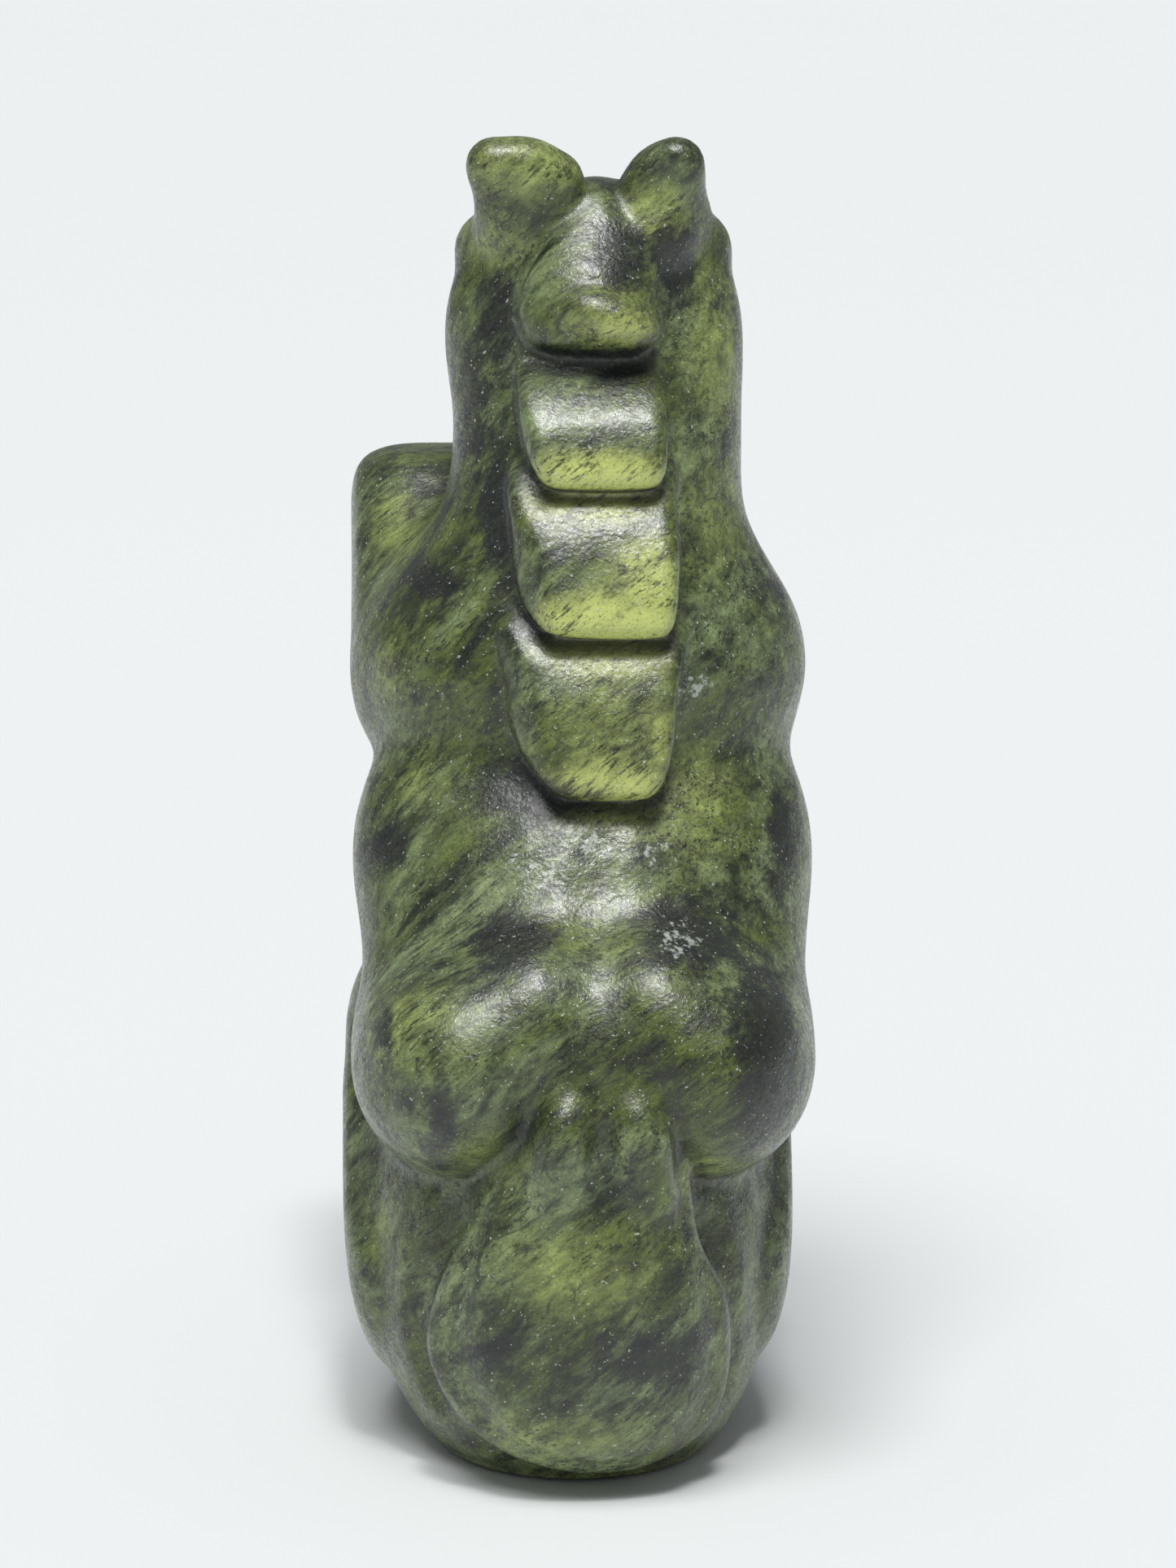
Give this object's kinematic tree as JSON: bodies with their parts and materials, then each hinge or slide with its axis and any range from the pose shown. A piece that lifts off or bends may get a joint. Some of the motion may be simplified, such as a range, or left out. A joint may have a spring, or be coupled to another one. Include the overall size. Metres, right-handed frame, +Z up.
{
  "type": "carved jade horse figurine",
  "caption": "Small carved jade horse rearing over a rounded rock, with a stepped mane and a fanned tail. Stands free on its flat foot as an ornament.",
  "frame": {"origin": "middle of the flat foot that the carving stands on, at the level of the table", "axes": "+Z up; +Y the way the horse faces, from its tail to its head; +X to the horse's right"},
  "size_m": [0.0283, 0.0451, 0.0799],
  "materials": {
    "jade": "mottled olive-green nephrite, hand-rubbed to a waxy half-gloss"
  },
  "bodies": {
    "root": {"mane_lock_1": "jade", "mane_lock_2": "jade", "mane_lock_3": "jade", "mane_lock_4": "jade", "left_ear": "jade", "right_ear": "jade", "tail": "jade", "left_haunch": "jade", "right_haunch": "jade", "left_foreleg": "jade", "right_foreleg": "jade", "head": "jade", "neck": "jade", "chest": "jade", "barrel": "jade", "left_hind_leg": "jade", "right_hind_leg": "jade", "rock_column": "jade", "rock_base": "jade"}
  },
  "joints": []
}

Exercise goal => Give every line of the material again, exactly as it reads.

Task solution =>
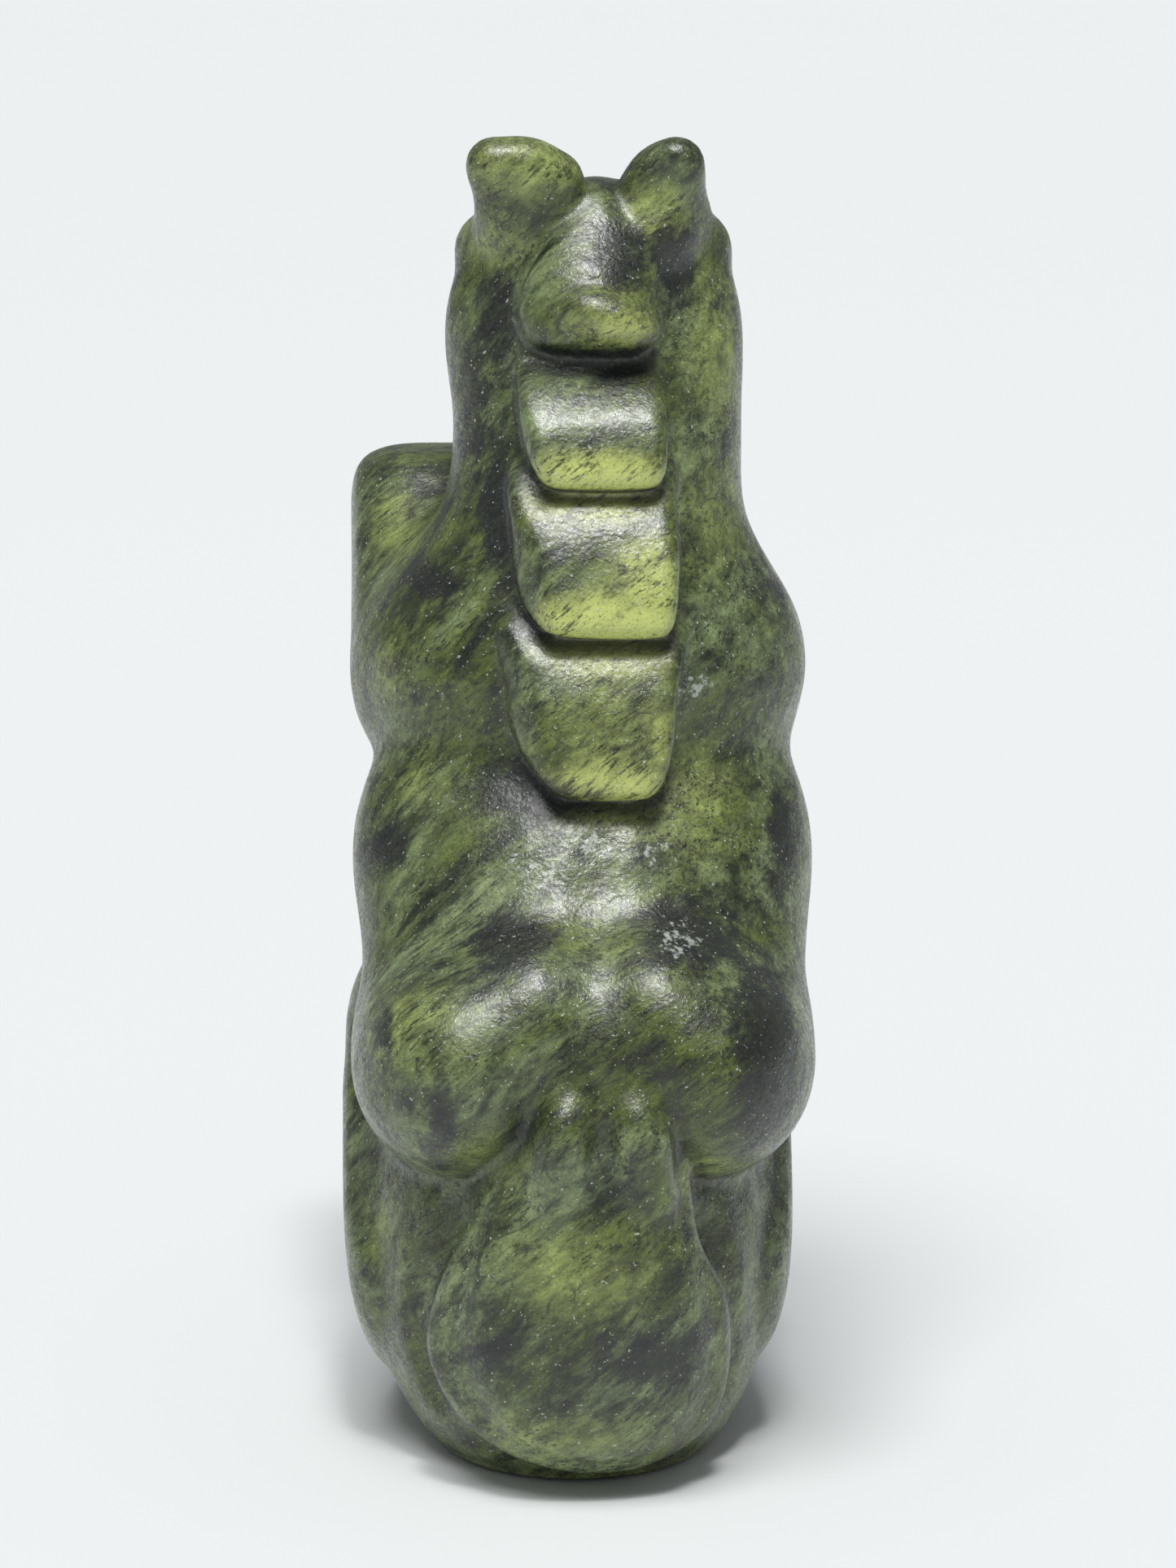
Give this object's kinematic tree as JSON: bodies with their parts and materials, then each hinge or slide with its axis and any range from the pose shown. A piece that lifts off or bends may get a joint. Some of the motion may be simplified, such as a range, or left out. A joint may have a spring, or be coupled to another one. Include the overall size. Metres, right-handed frame, +Z up.
{
  "type": "carved jade horse figurine",
  "caption": "Small carved jade horse rearing over a rounded rock, with a stepped mane and a fanned tail. Stands free on its flat foot as an ornament.",
  "frame": {"origin": "middle of the flat foot that the carving stands on, at the level of the table", "axes": "+Z up; +Y the way the horse faces, from its tail to its head; +X to the horse's right"},
  "size_m": [0.0283, 0.0451, 0.0799],
  "materials": {
    "jade": "mottled olive-green nephrite, hand-rubbed to a waxy half-gloss"
  },
  "bodies": {
    "root": {"mane_lock_1": "jade", "mane_lock_2": "jade", "mane_lock_3": "jade", "mane_lock_4": "jade", "left_ear": "jade", "right_ear": "jade", "tail": "jade", "left_haunch": "jade", "right_haunch": "jade", "left_foreleg": "jade", "right_foreleg": "jade", "head": "jade", "neck": "jade", "chest": "jade", "barrel": "jade", "left_hind_leg": "jade", "right_hind_leg": "jade", "rock_column": "jade", "rock_base": "jade"}
  },
  "joints": []
}